(WHAT THIS TASK INVOLVES): Scan the lines below for the string "Blender" and copy every one that has it.

(MATERIAL SUPPLIED):
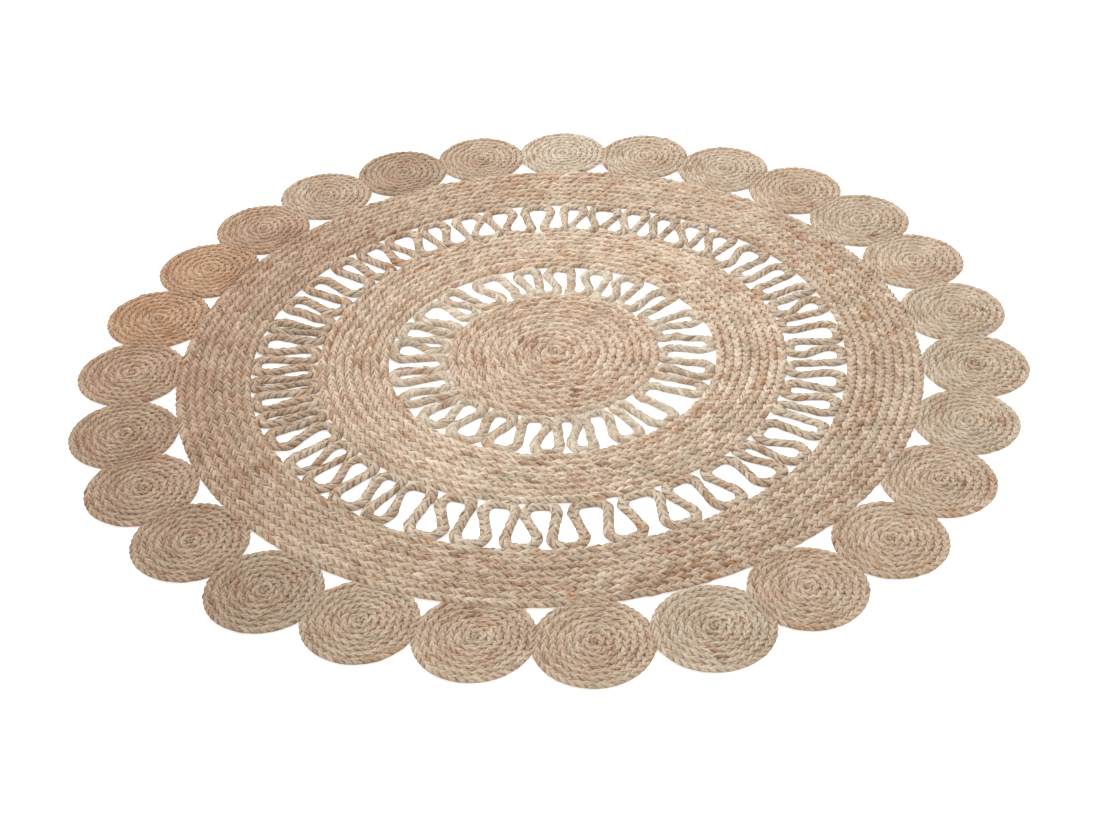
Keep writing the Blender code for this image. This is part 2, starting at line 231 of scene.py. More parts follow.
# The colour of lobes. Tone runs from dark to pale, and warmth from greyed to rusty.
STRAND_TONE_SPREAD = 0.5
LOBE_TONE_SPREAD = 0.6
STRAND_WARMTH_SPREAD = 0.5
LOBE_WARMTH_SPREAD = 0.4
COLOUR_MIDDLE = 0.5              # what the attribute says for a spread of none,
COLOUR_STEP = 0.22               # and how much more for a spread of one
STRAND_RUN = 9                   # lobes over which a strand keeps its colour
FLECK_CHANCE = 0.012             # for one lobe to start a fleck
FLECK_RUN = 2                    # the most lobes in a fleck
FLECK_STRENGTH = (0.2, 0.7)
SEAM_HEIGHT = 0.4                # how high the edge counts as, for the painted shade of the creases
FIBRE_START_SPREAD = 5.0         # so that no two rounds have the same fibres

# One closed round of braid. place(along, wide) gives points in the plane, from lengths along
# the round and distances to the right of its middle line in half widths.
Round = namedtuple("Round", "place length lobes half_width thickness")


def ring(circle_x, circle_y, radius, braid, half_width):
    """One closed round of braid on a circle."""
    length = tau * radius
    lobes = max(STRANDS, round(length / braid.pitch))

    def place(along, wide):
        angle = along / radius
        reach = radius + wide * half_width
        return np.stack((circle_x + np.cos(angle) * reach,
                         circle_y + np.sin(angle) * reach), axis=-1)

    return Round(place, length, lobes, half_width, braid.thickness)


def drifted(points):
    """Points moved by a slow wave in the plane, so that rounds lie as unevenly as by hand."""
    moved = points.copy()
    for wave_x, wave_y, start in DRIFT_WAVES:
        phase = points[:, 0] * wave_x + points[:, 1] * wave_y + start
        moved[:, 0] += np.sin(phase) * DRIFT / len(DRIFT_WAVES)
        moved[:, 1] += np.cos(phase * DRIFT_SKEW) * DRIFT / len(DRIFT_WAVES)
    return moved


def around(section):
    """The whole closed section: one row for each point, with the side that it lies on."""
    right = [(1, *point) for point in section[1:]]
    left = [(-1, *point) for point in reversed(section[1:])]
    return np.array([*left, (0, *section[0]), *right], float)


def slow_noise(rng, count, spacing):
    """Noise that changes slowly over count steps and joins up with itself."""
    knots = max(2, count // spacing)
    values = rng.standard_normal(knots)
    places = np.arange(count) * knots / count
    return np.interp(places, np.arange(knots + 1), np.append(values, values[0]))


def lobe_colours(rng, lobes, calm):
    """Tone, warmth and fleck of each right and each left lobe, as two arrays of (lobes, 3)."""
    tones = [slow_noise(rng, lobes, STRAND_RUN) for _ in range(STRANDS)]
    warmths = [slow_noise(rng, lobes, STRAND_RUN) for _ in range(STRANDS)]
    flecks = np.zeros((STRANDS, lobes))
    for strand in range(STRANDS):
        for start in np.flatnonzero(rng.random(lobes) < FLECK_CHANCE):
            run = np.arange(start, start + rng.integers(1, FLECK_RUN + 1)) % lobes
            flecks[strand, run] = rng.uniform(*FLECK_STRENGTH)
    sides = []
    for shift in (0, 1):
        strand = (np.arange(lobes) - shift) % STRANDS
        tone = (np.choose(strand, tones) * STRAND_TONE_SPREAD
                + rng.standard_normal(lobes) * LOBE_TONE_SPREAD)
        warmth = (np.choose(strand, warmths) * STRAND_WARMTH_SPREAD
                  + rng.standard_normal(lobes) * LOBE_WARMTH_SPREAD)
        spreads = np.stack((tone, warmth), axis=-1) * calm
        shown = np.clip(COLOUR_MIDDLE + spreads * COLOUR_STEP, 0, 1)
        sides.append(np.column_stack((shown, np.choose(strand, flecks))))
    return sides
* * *
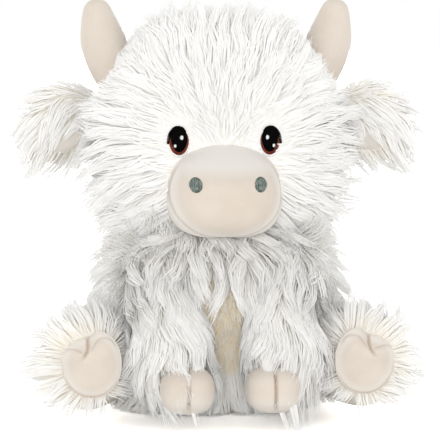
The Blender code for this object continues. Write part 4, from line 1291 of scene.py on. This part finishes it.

(ANSWER TO THE PROBLEM):
Keep writing the Blender code for this image. This is part 2, starting at line 231 of scene.py. More parts follow.
The Blender code for this object continues. Write part 4, from line 1291 of scene.py on. This part finishes it.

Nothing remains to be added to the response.